■ **MATERIAL**:

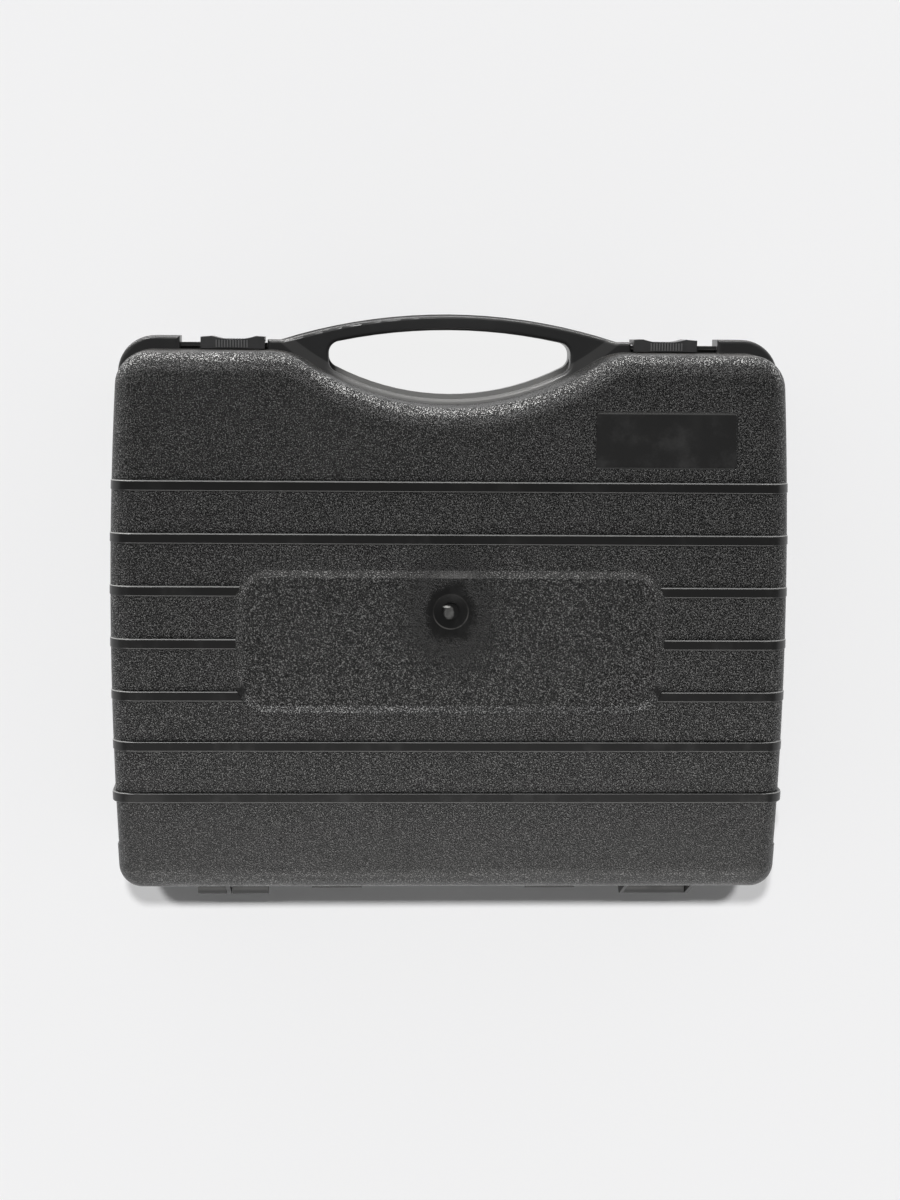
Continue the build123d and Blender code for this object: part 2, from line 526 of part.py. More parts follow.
with BuildPart() as cover_hinge_pin:
    pin_start = (LEAF_XS[0][0] - 0.5, COVER_AXIS_Y, COVER_AXIS_Z)
    rod(pin_start, (1, 0, 0), COVER_PIN_R, LEAF_XS[1][1] - LEAF_XS[0][0] + 1)
finish(cover_hinge_pin, "cover_hinge_pin")

with BuildPart() as rubber_feet:
    for foot in FEET:
        rod((*foot, TRAY_Z), (0, 0, 1), FOOT_R, BASE_Z - TRAY_Z)
        rod((*foot, TRAY_Z), (0, 0, 1), SCREW_HEAD_R + 0.7, FOOT_SCREW_Z - TRAY_Z, Mode.SUBTRACT)
        rod((*foot, TRAY_Z), (0, 0, 1), SCREW_R + SCREW_GAP, BASE_Z - TRAY_Z, Mode.SUBTRACT)
finish(rubber_feet, "rubber_feet")

with BuildPart() as foot_screws:
    for foot in FEET:
        rod((*foot, FOOT_SCREW_Z - SCREW_HEAD_H), (0, 0, 1), SCREW_HEAD_R, SCREW_HEAD_H)
        rod((*foot, FOOT_SCREW_Z), (0, 0, 1), SCREW_R, FLOOR_Z + 2.5 - FOOT_SCREW_Z)
        head_z = FOOT_SCREW_Z - SCREW_HEAD_H
        cross_slots(foot, SCREW_HEAD_R + 1, (head_z - 1, head_z + SLOT_DEPTH))
finish(foot_screws, "foot_screws")

# ==================================================================================================
# Stove: burner
# ==================================================================================================
with BuildPart() as burner_bracket:
    hat = [(-40, FLOOR_Z), (-25, FLOOR_Z), (-18, HEAD_Z[0] - SHEET), (18, HEAD_Z[0] - SHEET)]
    hat += [(25, FLOOR_Z), (40, FLOOR_Z)]
    extrude(bent_strip(upright(BURNER[1] + 10), hat, 1.5, SHEET), amount=20, dir=(0, -1, 0))
    for hole in BRACKET_SCREWS:
        rod((*hole, FLOOR_Z - 1), (0, 0, 1), SCREW_R + SCREW_GAP, 3, Mode.SUBTRACT)
finish(burner_bracket, "burner_bracket")

with BuildPart() as bracket_screws:
    for hole in BRACKET_SCREWS:
        rod((*hole, FLOOR_Z + SHEET), (0, 0, 1), SCREW_HEAD_R, SCREW_HEAD_H)
        rod((*hole, BASE_Z - 1), (0, 0, 1), SCREW_R, FLOOR_Z + SHEET - BASE_Z + 1)
        head_z = FLOOR_Z + SHEET + SCREW_HEAD_H
        cross_slots(hole, SCREW_HEAD_R + 1, (head_z - SLOT_DEPTH, head_z + 1))
finish(bracket_screws, "bracket_screws")

with BuildPart() as burner_head:
    neck_z, cup_z = HEAD_Z[0] + 16, HEAD_Z[1] - 10
    rod((*BURNER, HEAD_Z[0]), (0, 0, 1), HEAD_R - 10, neck_z - HEAD_Z[0])
    with Locations((*BURNER, (neck_z + cup_z) / 2)):
        Cone(HEAD_R - 10, HEAD_R, cup_z - neck_z)
    rod((*BURNER, cup_z), (0, 0, 1), HEAD_R, HEAD_Z[1] - cup_z)
    rod(along_gas(MIXER_RUN[1] - 10), gas_run.z_dir, MIXER_R + 2.5, 16)
    rod((*BURNER, HEAD_Z[0] + 3), (0, 0, 1), HEAD_R - 13, HEAD_Z[1], Mode.SUBTRACT)
    rod((*BURNER, cup_z - 2), (0, 0, 1), HEAD_R - 3, HEAD_Z[1], Mode.SUBTRACT)
    rod(along_gas(MIXER_RUN[1] - 11), gas_run.z_dir, MIXER_R, 18, Mode.SUBTRACT)
finish(burner_head, "burner_head")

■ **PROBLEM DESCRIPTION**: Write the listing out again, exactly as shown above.

■ **OUTPUT FOR THIS EXERCISE**:
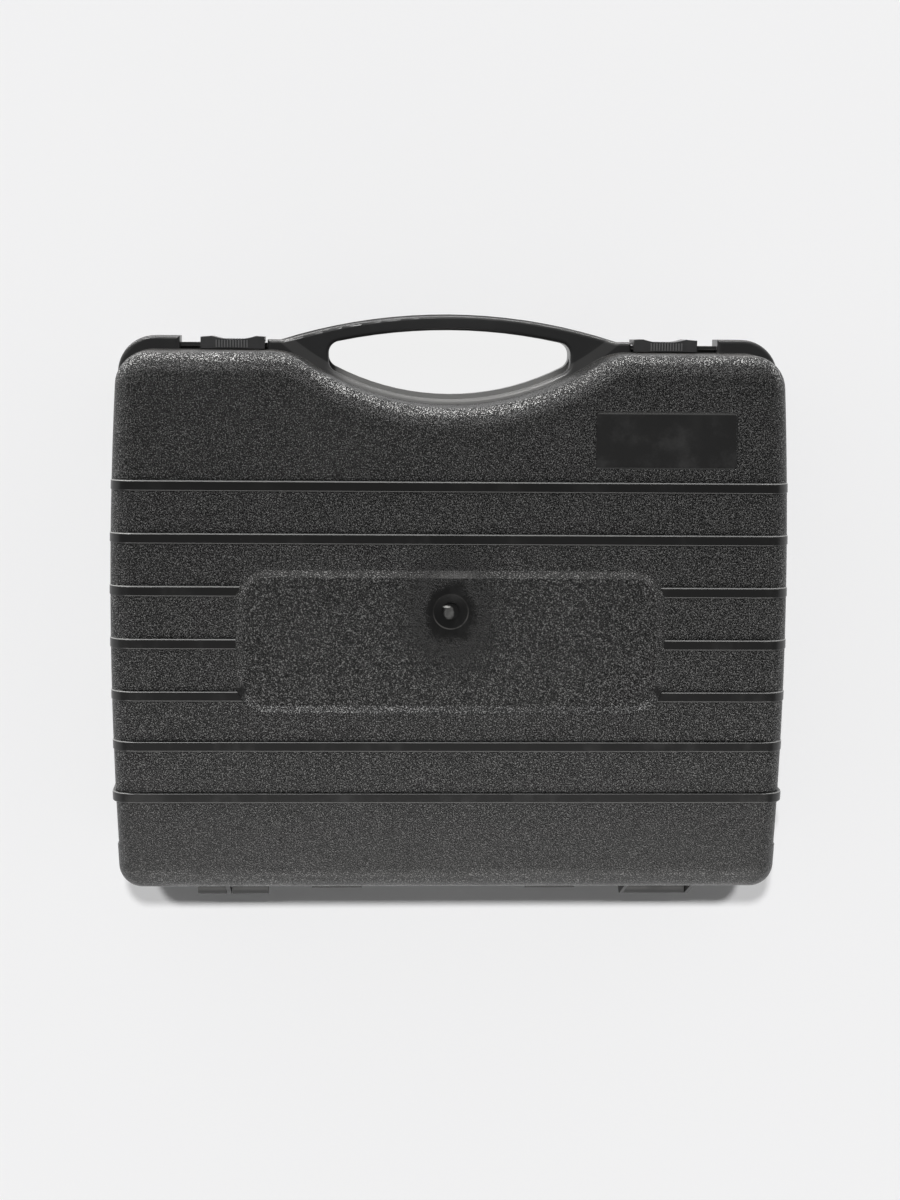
Continue the build123d and Blender code for this object: part 2, from line 526 of part.py. More parts follow.
with BuildPart() as cover_hinge_pin:
    pin_start = (LEAF_XS[0][0] - 0.5, COVER_AXIS_Y, COVER_AXIS_Z)
    rod(pin_start, (1, 0, 0), COVER_PIN_R, LEAF_XS[1][1] - LEAF_XS[0][0] + 1)
finish(cover_hinge_pin, "cover_hinge_pin")

with BuildPart() as rubber_feet:
    for foot in FEET:
        rod((*foot, TRAY_Z), (0, 0, 1), FOOT_R, BASE_Z - TRAY_Z)
        rod((*foot, TRAY_Z), (0, 0, 1), SCREW_HEAD_R + 0.7, FOOT_SCREW_Z - TRAY_Z, Mode.SUBTRACT)
        rod((*foot, TRAY_Z), (0, 0, 1), SCREW_R + SCREW_GAP, BASE_Z - TRAY_Z, Mode.SUBTRACT)
finish(rubber_feet, "rubber_feet")

with BuildPart() as foot_screws:
    for foot in FEET:
        rod((*foot, FOOT_SCREW_Z - SCREW_HEAD_H), (0, 0, 1), SCREW_HEAD_R, SCREW_HEAD_H)
        rod((*foot, FOOT_SCREW_Z), (0, 0, 1), SCREW_R, FLOOR_Z + 2.5 - FOOT_SCREW_Z)
        head_z = FOOT_SCREW_Z - SCREW_HEAD_H
        cross_slots(foot, SCREW_HEAD_R + 1, (head_z - 1, head_z + SLOT_DEPTH))
finish(foot_screws, "foot_screws")

# ==================================================================================================
# Stove: burner
# ==================================================================================================
with BuildPart() as burner_bracket:
    hat = [(-40, FLOOR_Z), (-25, FLOOR_Z), (-18, HEAD_Z[0] - SHEET), (18, HEAD_Z[0] - SHEET)]
    hat += [(25, FLOOR_Z), (40, FLOOR_Z)]
    extrude(bent_strip(upright(BURNER[1] + 10), hat, 1.5, SHEET), amount=20, dir=(0, -1, 0))
    for hole in BRACKET_SCREWS:
        rod((*hole, FLOOR_Z - 1), (0, 0, 1), SCREW_R + SCREW_GAP, 3, Mode.SUBTRACT)
finish(burner_bracket, "burner_bracket")

with BuildPart() as bracket_screws:
    for hole in BRACKET_SCREWS:
        rod((*hole, FLOOR_Z + SHEET), (0, 0, 1), SCREW_HEAD_R, SCREW_HEAD_H)
        rod((*hole, BASE_Z - 1), (0, 0, 1), SCREW_R, FLOOR_Z + SHEET - BASE_Z + 1)
        head_z = FLOOR_Z + SHEET + SCREW_HEAD_H
        cross_slots(hole, SCREW_HEAD_R + 1, (head_z - SLOT_DEPTH, head_z + 1))
finish(bracket_screws, "bracket_screws")

with BuildPart() as burner_head:
    neck_z, cup_z = HEAD_Z[0] + 16, HEAD_Z[1] - 10
    rod((*BURNER, HEAD_Z[0]), (0, 0, 1), HEAD_R - 10, neck_z - HEAD_Z[0])
    with Locations((*BURNER, (neck_z + cup_z) / 2)):
        Cone(HEAD_R - 10, HEAD_R, cup_z - neck_z)
    rod((*BURNER, cup_z), (0, 0, 1), HEAD_R, HEAD_Z[1] - cup_z)
    rod(along_gas(MIXER_RUN[1] - 10), gas_run.z_dir, MIXER_R + 2.5, 16)
    rod((*BURNER, HEAD_Z[0] + 3), (0, 0, 1), HEAD_R - 13, HEAD_Z[1], Mode.SUBTRACT)
    rod((*BURNER, cup_z - 2), (0, 0, 1), HEAD_R - 3, HEAD_Z[1], Mode.SUBTRACT)
    rod(along_gas(MIXER_RUN[1] - 11), gas_run.z_dir, MIXER_R, 18, Mode.SUBTRACT)
finish(burner_head, "burner_head")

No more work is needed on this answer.